I'm just wondering if there is any software that can convert .wpl files (video not audio) into another format so I can burn it onto a DVD. 

I understand from looking around that .wpl is an extension that refers to the location rather than the format and it was suggested to change the extension to .txt, then open it up in notepad to discover the URL. I've done this but have no idea what to do with the information there


----------



## MysticEyes (Mar 30, 2002)

What is the information there?


----------



## aimeelou (Dec 15, 2006)

<?wpl version="1.0"?>
<smil>

<author/>
tir prince

<seq>
<media src="mms://s4c.unique-media.tv/s4c_uk/3rdp/ebuc/rasus/2007/279.asf"/>
</seq>

</smil>

I don't understand what it means or what I do with it, or indeed whether I can do anything with it.


----------



## MysticEyes (Mar 30, 2002)

I don't think there is anything you can do with the info, you don't have the content to burn, only a link to where it is streamed from.
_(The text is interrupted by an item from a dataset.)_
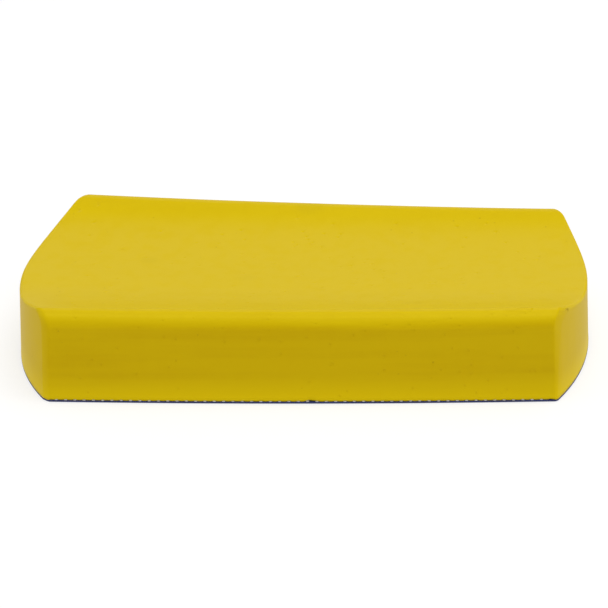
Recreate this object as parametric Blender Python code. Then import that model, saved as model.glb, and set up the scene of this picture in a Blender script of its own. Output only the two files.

Where did you get this?


----------



## aimeelou (Dec 15, 2006)

I thought that might be the case. The video was on, www.bhrc.org.uk. 
But I'm actually looking into it on someone elses behalf, so I'll just have to tell him no can do. Perhaps he could contact the site directly and ask for a copy.

When I first googled 'convert .wpl to dvd' I came across a software package that claimed to do just that called OJOsoft avi converter. Seems a bit of a dubious claim though if all you have is a link to a streamed video?


----------



## aimeelou (Dec 15, 2006)

Where are my manners?
Terribly sorry Mystic Eyes, I forgot to thank you.
My Mother would tan my hide if she knew.


----------



## MysticEyes (Mar 30, 2002)

aimeelou said:


> Where are my manners?
> Terribly sorry Mystic Eyes, I forgot to thank you.
> My Mother would tan my hide if she knew.
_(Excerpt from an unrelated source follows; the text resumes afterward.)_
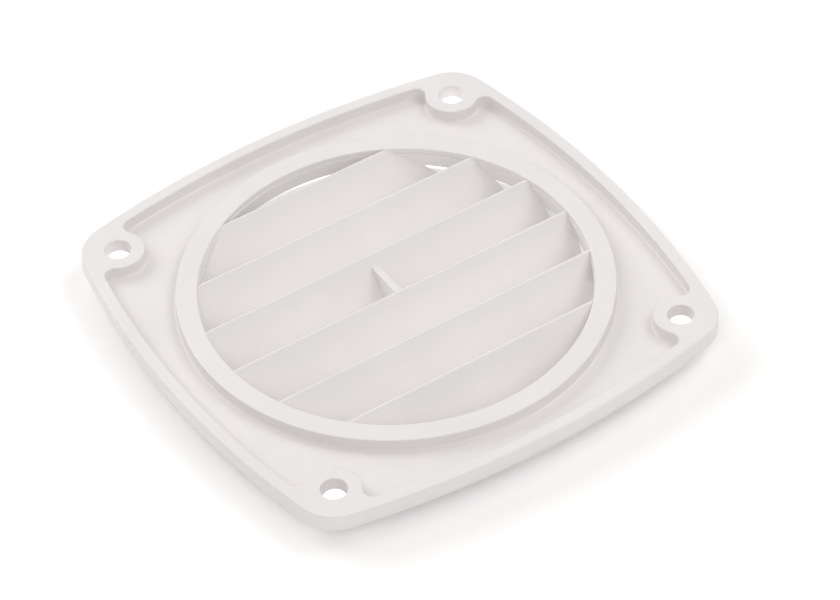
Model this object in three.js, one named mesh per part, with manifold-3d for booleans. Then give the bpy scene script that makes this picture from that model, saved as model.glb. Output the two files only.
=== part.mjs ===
// Square louvred roof vent cover, in millimetres.
// It lies face down, as it does on a bench: the louvre toes stand on z = 0, +Z points out of the
// back, and the flat back lands (rim, corner pads and collar) lie in one plane at the full height.
// X runs along the louvres. The origin is under the centre of the airway.
import * as THREE from 'three';
import { mergeVertices } from 'three/addons/utils/BufferGeometryUtils.js';
import Module from 'manifold-3d';

const wasm = await Module();
wasm.setup();

// ---- driving dimensions ----
const HEIGHT = 9;               // louvre toes to the back lands
const HALF_WIDTH = 63.5;        // centre to the middle of a bulged side
const SIDE_RADIUS = 242;        // radius of each bulged side
const CORNER_RADIUS = 10.5;     // radius of the outer corners
const EDGE_DEPTH = 4.8;         // back lands down to the front of the flange
const RECESS_DEPTH = 3.1;       // back lands down to the floor of the recess
const FRONT_BEVEL = 0.7;        // rounded front edge of the flange
const RIM_WIDTH = 3.4;          // perimeter rim, across
const SCREW_HALF_PITCH = 49;    // screw holes stand at (+-49, +-49)
const PAD_RADIUS = 6.8;         // corner pad around each screw hole
const PAD_FILLET = 2.2;         // concave corner between pad and rim
const SCREW_RADIUS = 3.2;       // screw hole
const SINK_RADIUS = 5.2;        // countersink at the front of the flange
const SINK_DEPTH = 1.9;
const AIRWAY_RADIUS = 47.9;     // round opening
const COLLAR_RADIUS = 53.3;     // outside of the raised collar
const BEZEL_RADIUS = 59;        // outside of the shallow front bezel
const BEZEL_FLAT = 3;           // flat ring of the bezel next to the airway
const BEZEL_RISE = 0.8;         // how far the bezel stands proud of the flange front
const BLADE_COUNT = 6;
const BLADE_PITCH = 14.87;
const FIRST_BLADE_Y = 41.6;     // centre of the first blade's rounded back edge
const BLADE_DROP = 0.4;         // top of that edge below the back lands
const BLADE_THICKNESS = 1.2;    // square to the blade
const RIB_WIDTH = 2;            // short stiffener between blades 3 and 4
const RIB_DROP = 2.2;           // top of the rib below the back lands
const RIB_TOE = 1;              // its front edge above the louvre toes
const GAP = 0.3;                // between members that are separate solids
const SLOPE = Math.PI / 4;      // every blade leans 45 degrees

// ---- fineness of the curves, and cutting allowances ----
const OUTLINE_STEPS = 6;        // segments in each arc of the bulged outline
const ROUND_STEPS = 72;         // segments round the airway, collar and bezel
const HOLE_STEPS = 32;          // segments round a screw hole
const PAD_STEPS = 8;            // segments in each arc of a corner pad
const NOSE_STEPS = 4;           // segments in a blade's rounded edge
const BEVEL_STEPS = 2;          // segments in the flange's rounded edge
const OVERCUT = 1;              // how far a cutting solid runs past a face
const OUTREACH = 5;             // how far a trimming outline runs past the flange
const LEAST_RADIUS = 0.8;       // smallest corner of an outline moved inwards
const MERGE_DISTANCE = 1e-4;    // vertices nearer than this are one

// ---- worked-out heights and reaches ----
const FLOOR_Z = HEIGHT - RECESS_DEPTH;
const FRONT_Z = HEIGHT - EDGE_DEPTH;
const BEZEL_Z = FRONT_Z - BEZEL_RISE;
const LAND_BASE_Z = FLOOR_Z + GAP;
const BLADE_RADIUS = AIRWAY_RADIUS - GAP;
const SIDE_OFFSET = SIDE_RADIUS - HALF_WIDTH;   // each side's arc is centred this far past the origin

// ---- solids and booleans ----
function solid(geometry) {
  const bare = geometry.index ? geometry.toNonIndexed() : geometry.clone();
  bare.deleteAttribute('normal');
  bare.deleteAttribute('uv');
  const merged = mergeVertices(bare, MERGE_DISTANCE);
  return new wasm.Manifold(new wasm.Mesh({
    numProp: 3,
    vertProperties: new Float32Array(merged.attributes.position.array),
    triVerts: new Uint32Array(merged.index.array),
  }));
}

function geometryOf(manifold) {
  const mesh = manifold.getMesh();
  const geometry = new THREE.BufferGeometry();
  geometry.setAttribute('position', new THREE.BufferAttribute(new Float32Array(mesh.vertProperties), 3));
  geometry.setIndex(new THREE.BufferAttribute(new Uint32Array(mesh.triVerts), 1));
  geometry.computeVertexNormals();
  return geometry;
}

function prism(shape, z0, z1, curveSegments = 1) {
  const options = { depth: z1 - z0, bevelEnabled: false, curveSegments };
  const geometry = new THREE.ExtrudeGeometry(shape, options);
  geometry.translate(0, 0, z0);
  return solid(geometry);
}

function lathe(profile, segments) {
  const points = profile.map(([r, z]) => new THREE.Vector2(r, z));
  const geometry = new THREE.LatheGeometry(points, segments);
  geometry.rotateX(Math.PI / 2);
  return solid(geometry);
}

function cylinder(radius, z0, z1, segments) {
  return lathe([[0, z0], [radius, z0], [radius, z1], [0, z1]], segments);
}

// ---- the bulged square ----
// Each side is an arc about a point on the far side of the centre; each corner is a tangent arc.
// inset moves the whole outline inwards.
function bulgedSquare(inset) {
  const sideRadius = SIDE_RADIUS - inset;
  const cornerRadius = Math.max(CORNER_RADIUS - inset, LEAST_RADIUS);
  const reach = sideRadius - cornerRadius;
  const corner = (-SIDE_OFFSET + Math.sqrt(2 * reach * reach - SIDE_OFFSET * SIDE_OFFSET)) / 2;
  const swing = Math.atan2(corner, corner + SIDE_OFFSET);
  const shape = new THREE.Shape();
  for (let quarter = 0; quarter < 4; quarter += 1) {
    const turn = quarter * Math.PI / 2;
    const sideX = -SIDE_OFFSET * Math.cos(turn);
    const sideY = -SIDE_OFFSET * Math.sin(turn);
    shape.absarc(sideX, sideY, sideRadius, turn - swing, turn + swing, false);
    const cornerX = corner * (Math.cos(turn) - Math.sin(turn));
    const cornerY = corner * (Math.cos(turn) + Math.sin(turn));
    shape.absarc(cornerX, cornerY, cornerRadius, turn + swing, turn + Math.PI / 2 - swing, false);
  }
  shape.closePath();
  return shape;
}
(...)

No thanks needed, wish I could have helped. That said I'm sure there is probably a way to grab and convert what you need, Firefox has a few add-ons that may do the trick. 

Good Luck.


----------



## Couriant (Mar 26, 2002)

.wpl is Windows Play List that is created in Windows Media Player. The file with .asf is what you need. You should be able to use File > Open URL in Windows Media Player to view it.


----------



## aimeelou (Dec 15, 2006)

Thanks couriant. I tried upening the URL in WMP, but it just played the video - what my friend actually wants to do is convert the .asf into another format, so it can then be transferred onto a DVD.


----------



## Couriant (Mar 26, 2002)

.asf is an extension for the stream. You would need a program that can capture the stream and convert it but I don't know any of the top of my head.

Though it may fall under copyright material so I would suggest to check that too.


----------